[SOURCE DATA]:
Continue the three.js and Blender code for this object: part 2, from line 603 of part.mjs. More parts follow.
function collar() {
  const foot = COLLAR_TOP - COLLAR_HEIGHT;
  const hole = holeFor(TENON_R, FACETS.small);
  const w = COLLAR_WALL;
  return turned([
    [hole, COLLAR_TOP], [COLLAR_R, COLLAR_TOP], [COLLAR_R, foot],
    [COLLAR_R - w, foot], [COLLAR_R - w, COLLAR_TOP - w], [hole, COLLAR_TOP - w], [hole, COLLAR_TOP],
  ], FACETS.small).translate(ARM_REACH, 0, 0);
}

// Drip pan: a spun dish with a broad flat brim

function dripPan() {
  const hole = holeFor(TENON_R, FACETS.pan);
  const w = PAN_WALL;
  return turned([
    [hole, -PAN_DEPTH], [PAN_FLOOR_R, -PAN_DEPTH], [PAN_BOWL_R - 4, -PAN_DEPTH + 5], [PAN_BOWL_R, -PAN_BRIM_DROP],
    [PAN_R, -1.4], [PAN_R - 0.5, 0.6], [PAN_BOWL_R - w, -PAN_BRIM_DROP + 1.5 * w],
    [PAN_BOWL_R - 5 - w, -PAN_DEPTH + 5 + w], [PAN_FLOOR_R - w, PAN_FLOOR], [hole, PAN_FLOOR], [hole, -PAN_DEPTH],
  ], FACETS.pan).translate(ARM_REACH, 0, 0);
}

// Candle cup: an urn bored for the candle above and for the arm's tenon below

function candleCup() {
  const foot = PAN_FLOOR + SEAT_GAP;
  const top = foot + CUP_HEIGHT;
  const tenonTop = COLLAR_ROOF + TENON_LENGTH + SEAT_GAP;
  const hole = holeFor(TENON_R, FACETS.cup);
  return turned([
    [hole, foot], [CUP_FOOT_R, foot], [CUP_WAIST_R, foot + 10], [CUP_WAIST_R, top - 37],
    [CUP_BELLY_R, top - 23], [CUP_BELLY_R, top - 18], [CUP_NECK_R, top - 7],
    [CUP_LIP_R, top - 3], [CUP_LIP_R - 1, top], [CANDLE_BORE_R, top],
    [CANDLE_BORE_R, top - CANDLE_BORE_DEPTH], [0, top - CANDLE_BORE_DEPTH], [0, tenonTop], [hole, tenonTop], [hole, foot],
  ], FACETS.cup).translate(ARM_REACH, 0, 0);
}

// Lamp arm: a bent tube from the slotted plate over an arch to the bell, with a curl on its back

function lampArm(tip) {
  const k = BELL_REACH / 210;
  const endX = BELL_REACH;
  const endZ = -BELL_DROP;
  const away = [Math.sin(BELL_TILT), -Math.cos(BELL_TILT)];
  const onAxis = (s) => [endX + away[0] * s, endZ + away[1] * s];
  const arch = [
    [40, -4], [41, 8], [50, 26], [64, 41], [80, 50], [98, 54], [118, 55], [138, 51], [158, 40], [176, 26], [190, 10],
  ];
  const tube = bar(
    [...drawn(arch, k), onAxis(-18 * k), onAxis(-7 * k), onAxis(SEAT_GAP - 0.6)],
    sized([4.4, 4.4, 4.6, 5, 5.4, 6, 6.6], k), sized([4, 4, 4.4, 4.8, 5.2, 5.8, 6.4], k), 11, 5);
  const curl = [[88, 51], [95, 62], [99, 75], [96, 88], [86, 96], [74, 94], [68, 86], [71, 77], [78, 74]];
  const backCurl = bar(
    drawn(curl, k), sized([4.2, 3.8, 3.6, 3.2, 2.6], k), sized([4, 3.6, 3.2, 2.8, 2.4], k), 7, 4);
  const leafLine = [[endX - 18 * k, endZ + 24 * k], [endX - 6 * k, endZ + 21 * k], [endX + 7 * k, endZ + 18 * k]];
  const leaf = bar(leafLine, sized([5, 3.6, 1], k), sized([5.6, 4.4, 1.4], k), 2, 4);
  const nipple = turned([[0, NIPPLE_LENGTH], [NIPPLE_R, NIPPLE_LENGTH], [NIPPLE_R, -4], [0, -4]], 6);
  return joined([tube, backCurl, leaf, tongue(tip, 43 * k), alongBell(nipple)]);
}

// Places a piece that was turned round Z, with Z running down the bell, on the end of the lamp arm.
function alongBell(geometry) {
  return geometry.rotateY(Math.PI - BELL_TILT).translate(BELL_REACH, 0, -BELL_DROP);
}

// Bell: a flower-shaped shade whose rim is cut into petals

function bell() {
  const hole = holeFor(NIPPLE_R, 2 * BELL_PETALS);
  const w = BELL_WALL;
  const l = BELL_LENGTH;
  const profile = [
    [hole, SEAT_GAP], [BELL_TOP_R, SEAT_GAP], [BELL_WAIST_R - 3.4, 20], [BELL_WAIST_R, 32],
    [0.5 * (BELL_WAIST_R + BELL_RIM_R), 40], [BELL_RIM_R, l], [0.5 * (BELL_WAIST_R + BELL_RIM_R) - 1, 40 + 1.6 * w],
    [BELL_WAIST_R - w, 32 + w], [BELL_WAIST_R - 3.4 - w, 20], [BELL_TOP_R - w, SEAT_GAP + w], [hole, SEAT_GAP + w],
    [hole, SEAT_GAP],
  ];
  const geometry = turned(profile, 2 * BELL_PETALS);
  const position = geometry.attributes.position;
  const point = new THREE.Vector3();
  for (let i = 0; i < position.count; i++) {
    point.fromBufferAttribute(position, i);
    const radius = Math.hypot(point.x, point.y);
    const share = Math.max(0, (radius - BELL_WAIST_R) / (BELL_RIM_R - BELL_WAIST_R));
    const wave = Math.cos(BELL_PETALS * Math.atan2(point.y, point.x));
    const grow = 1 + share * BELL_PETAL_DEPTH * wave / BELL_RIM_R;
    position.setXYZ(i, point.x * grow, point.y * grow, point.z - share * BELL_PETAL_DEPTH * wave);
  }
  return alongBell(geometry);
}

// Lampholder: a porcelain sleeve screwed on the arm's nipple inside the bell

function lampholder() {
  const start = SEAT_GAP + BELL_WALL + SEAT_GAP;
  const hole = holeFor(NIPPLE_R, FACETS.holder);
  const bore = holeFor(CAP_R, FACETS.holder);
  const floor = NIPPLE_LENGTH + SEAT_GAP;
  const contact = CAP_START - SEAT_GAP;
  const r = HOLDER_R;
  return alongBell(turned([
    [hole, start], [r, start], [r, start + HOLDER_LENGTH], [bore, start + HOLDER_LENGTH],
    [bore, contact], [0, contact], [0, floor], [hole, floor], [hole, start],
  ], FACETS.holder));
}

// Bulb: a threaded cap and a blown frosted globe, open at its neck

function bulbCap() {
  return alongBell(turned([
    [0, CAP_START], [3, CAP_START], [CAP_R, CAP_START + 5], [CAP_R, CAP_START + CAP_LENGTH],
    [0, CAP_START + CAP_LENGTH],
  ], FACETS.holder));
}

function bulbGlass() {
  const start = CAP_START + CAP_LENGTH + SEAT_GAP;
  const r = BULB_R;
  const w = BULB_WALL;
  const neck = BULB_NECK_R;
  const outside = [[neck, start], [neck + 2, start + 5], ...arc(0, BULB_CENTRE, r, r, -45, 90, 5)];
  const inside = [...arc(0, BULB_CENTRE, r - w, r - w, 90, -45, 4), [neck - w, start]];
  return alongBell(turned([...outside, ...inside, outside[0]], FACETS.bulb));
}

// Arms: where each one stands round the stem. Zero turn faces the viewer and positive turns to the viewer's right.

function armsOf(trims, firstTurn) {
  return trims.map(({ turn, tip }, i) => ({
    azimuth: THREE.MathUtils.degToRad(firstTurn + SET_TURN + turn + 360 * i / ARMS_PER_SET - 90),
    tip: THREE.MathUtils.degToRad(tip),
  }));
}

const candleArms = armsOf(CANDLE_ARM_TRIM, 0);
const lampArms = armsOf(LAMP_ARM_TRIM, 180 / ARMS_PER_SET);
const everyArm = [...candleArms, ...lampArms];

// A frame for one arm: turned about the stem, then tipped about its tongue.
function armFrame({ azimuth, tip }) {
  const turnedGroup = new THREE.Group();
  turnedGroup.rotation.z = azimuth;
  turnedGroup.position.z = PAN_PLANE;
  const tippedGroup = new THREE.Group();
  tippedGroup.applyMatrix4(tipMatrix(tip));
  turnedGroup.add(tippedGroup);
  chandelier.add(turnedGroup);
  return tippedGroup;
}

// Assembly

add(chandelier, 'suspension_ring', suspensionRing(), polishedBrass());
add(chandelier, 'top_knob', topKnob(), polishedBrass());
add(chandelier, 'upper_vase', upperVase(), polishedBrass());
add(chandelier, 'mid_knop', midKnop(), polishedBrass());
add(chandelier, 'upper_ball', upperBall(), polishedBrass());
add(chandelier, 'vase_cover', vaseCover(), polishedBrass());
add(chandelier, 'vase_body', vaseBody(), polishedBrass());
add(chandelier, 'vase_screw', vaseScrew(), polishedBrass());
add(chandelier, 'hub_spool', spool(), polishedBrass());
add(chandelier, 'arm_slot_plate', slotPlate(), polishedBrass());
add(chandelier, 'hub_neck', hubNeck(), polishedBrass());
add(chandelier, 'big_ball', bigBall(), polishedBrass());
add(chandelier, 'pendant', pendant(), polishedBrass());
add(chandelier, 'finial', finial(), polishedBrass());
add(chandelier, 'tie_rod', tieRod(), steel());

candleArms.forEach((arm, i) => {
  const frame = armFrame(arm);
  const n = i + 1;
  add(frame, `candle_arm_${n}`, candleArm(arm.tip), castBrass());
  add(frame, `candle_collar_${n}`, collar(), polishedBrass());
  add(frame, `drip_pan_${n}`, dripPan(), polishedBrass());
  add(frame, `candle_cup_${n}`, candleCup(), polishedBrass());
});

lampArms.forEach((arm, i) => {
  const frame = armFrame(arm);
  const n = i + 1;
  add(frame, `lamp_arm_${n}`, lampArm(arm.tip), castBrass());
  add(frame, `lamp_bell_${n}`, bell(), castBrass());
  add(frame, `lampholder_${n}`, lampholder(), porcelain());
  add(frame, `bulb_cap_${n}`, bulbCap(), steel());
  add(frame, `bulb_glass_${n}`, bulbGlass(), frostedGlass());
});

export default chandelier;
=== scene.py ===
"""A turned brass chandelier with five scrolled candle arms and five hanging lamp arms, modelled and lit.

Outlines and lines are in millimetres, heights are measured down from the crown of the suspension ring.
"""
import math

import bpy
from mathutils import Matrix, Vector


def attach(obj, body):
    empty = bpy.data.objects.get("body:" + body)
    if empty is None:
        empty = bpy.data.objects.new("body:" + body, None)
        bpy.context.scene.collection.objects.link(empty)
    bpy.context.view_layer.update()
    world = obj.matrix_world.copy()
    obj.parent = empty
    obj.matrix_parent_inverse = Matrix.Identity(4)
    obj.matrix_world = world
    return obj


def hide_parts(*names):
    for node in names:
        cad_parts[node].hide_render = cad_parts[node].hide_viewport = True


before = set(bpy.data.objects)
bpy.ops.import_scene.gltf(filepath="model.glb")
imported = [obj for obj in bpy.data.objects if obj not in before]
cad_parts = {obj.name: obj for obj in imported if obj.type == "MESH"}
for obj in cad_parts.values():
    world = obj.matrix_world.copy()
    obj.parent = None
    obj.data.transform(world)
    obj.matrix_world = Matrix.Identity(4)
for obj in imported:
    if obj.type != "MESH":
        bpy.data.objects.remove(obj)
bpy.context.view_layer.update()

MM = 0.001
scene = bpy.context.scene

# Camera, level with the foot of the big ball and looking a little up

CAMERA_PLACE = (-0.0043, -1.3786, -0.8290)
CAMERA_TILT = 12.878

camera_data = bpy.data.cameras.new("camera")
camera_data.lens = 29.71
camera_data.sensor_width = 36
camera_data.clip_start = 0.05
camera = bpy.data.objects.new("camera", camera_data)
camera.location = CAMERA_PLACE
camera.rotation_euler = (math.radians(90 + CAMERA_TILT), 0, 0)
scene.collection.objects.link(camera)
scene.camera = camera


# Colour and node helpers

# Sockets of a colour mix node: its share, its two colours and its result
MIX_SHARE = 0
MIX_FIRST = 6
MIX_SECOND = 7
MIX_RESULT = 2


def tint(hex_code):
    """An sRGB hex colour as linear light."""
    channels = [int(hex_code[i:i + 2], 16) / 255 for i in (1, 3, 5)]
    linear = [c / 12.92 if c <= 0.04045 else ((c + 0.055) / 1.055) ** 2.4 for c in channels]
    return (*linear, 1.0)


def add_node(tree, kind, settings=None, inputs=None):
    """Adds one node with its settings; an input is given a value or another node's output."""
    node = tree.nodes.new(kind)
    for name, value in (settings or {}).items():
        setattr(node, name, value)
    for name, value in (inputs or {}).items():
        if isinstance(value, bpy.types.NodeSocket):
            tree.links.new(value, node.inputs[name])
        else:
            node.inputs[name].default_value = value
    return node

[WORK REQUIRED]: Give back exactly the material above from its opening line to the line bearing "broad flat brim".

[SOLUTION TO THIS EXERCISE]:
Continue the three.js and Blender code for this object: part 2, from line 603 of part.mjs. More parts follow.
function collar() {
  const foot = COLLAR_TOP - COLLAR_HEIGHT;
  const hole = holeFor(TENON_R, FACETS.small);
  const w = COLLAR_WALL;
  return turned([
    [hole, COLLAR_TOP], [COLLAR_R, COLLAR_TOP], [COLLAR_R, foot],
    [COLLAR_R - w, foot], [COLLAR_R - w, COLLAR_TOP - w], [hole, COLLAR_TOP - w], [hole, COLLAR_TOP],
  ], FACETS.small).translate(ARM_REACH, 0, 0);
}

// Drip pan: a spun dish with a broad flat brim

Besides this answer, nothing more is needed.